Rohingya Refugee musicians are gathered in a musician’s home (pictured). Rohingya Refugees are not allowed to build permanent structures.

Everyone lives very close together, allowing musicians who used to live far away to meet eachother. However, restrictions on movement between zones can make musical collaboration and travel to musical engagements difficult.
Rohingya Refugee musicians gathered together for cultural exchange and learning, supported by the Asian Cultural Council.

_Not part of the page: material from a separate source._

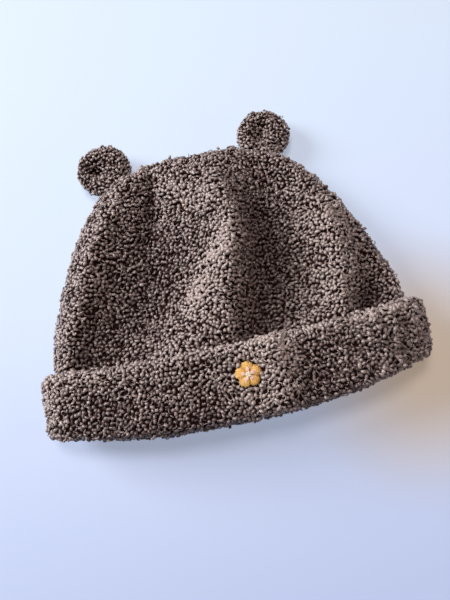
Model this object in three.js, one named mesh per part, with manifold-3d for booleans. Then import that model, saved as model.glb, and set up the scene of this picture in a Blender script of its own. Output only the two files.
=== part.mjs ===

When musicians gather for impromptu concerts in a musician’s home, as many as 60 children and adults gather to hear the music. With limited opportunities for work and education, and with people living in close proximity, the impromptu concerts quickly draw crowds of nearby residents listening from near the residence entryway or looking in from outside.

Above are photos are from beautiful residential areas in a small town about a ten-minute ride from Kutupalong Refugee Camp and images of the rice fields near the small town of Ukhiya, Bangladesh. Ukhiya is near the Rohingya refugee camps.

The open space contrasts with the refugee camps, where Rohingya families live very close to one another in small shelters. Rohingya Refugees are not permitted to travel this far from the camp except in cases of emergencies.

In exile, the younger generations are starting to lose our culture. If we stay for a long time in exile, they will forget their customs, their cultural practices, and the elements that create our Rohingya identity. It everything goes well and we have the opportunity to teach our youth, we must ask them to keep passing on our culture to future generations. We will ask them to continuously advocate about the existence of the Rohingya community in [its ancestral home] in [the state of] Arakan in Myanmar. If everything goes well, our entire community will be praying for the development of Crossing Borders Music.” – Osman

Osman sings the song Oray Halabomora Ay Aijo Fulor Hora with about 30 local children in the refugee camps, who are just off-camera.

This regionally very popular children’s song includes lyrics in Ansolik and Rohingya. 

Musical performances quickly gather large audiences in part because Rohingya refugee children have limited opportunities to go to school.